*Directions for this task*: Work through the material below line by line and say how many lines include the word "that". Only the number, please.

*Data extract*:

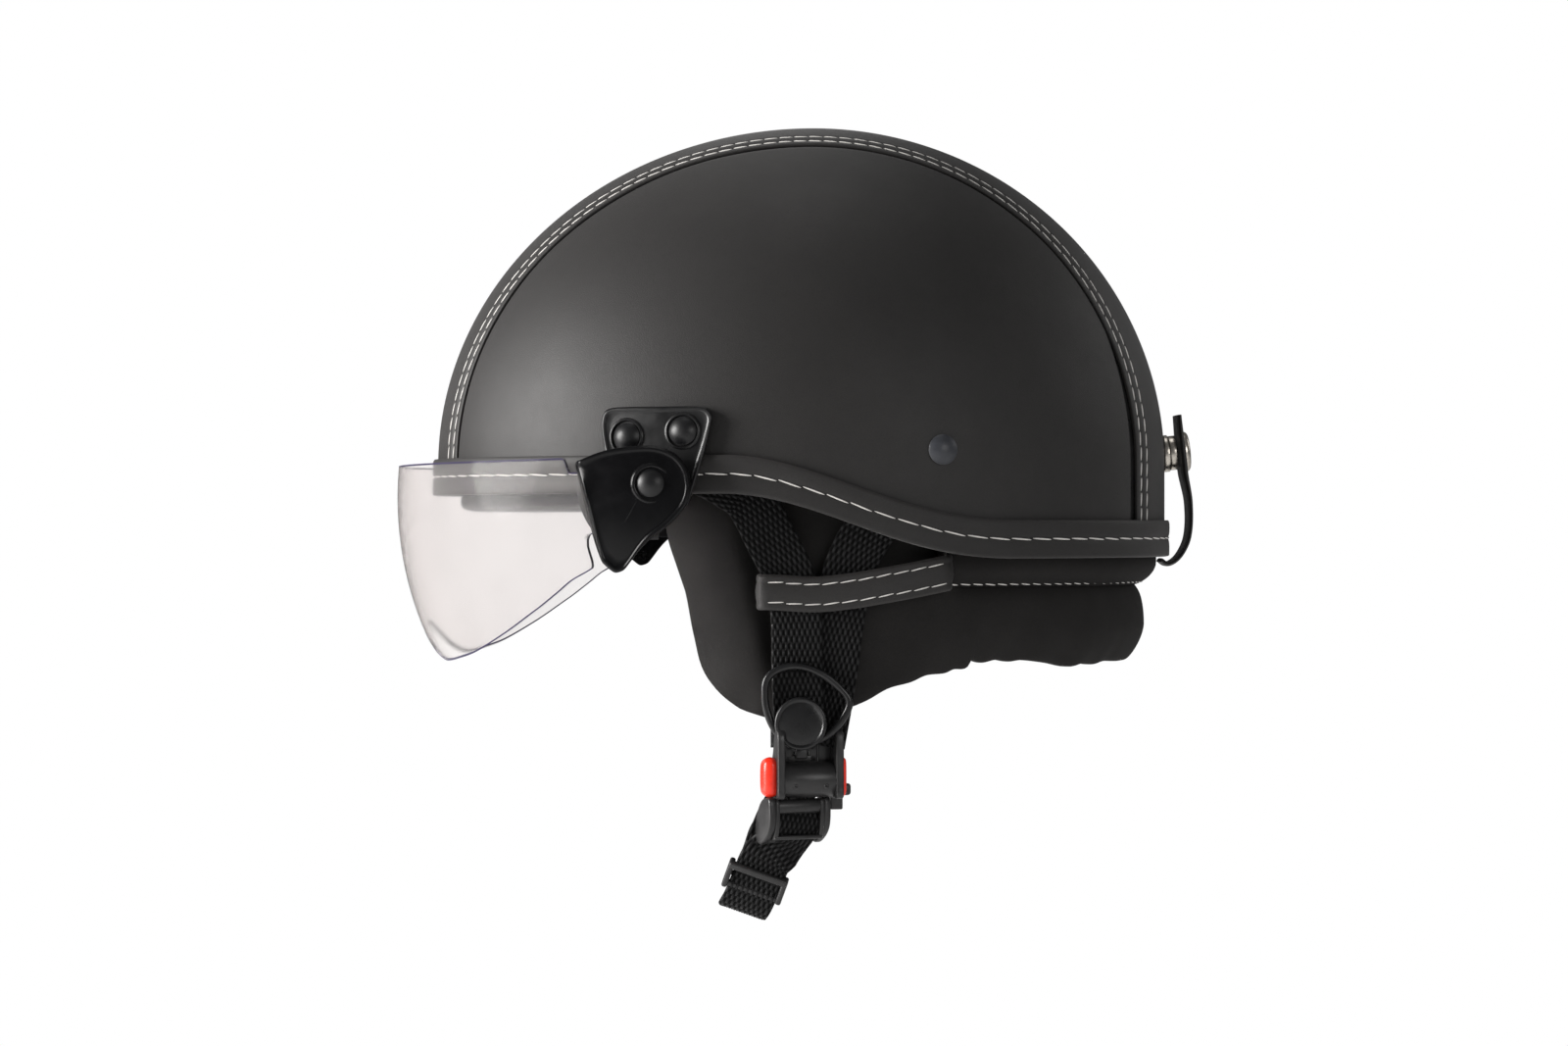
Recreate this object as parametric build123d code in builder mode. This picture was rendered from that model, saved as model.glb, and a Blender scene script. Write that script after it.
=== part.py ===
from build123d import *
import os
from math import cos, radians, sin, sqrt

# Open face motorcycle helmet, in millimetres.
# +X is the wearer's left, -Y the face, +Z the crown, and X=0 is the plane of symmetry.
# The origin is the middle of the head opening at the shell's equator. Pieces that come in
# pairs are built on the left (+X) and mirrored.

os.makedirs("parts", exist_ok=True)

# Shell: two half ellipsoids over the equator, an upright elliptic wall below it
FRONT_REACH = 153.0
REAR_REACH = 143.0
HALF_WIDTH = 120.0
CROWN_HEIGHT = 137.5
WALL_DROP = 45.0

# Layers from the outside in
STRIP_LEATHER = 2.0
COVER_LEATHER = 1.4
SHELL_WALL = 3.6
FOAM_THICKNESS = 24.0
LINING_THICKNESS = 7.0

# Lower edge of the shell, seen from the side
FRONT_RIM = -12.0
REAR_RIM = -36.5
RIM_FALL_START = -35.0
RIM_FALL_END = 75.0

# Leather band round the lower edge
TRIM_THICKNESS = 1.8
TRIM_HEIGHT = 14.5
TRIM_LIP_OVERLAP = 1.0
TRIM_CLEARANCE = 0.3

# Crown strip, front to rear
STRIP_HALF_WIDTH_FRONT = 45.0
STRIP_HALF_WIDTH_REAR = 60.0
STRIP_GROOVE = 0.4

# Comfort padding
CROWN_PAD_FLOOR = 34.0
HEADBAND_TOP = 32.0
BROW_PAD_INSET = 9.0
BROW_PAD_DEPTH = 8.8
BROW_PAD_END = -64.0

# Visor: a shell of an ellipsoid round a centre ahead of the wearer's eyes
VISOR_CENTRE_Y = -50.0
VISOR_CENTRE_Z = -13.0
VISOR_HALF_WIDTH = 124.0
VISOR_REACH = 119.0
VISOR_HALF_HEIGHT = 129.0
VISOR_THICKNESS = 2.0
VISOR_TOP = 0.3
VISOR_BOTTOM = -79.5
VISOR_EAR_RADIUS = 11.0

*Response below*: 2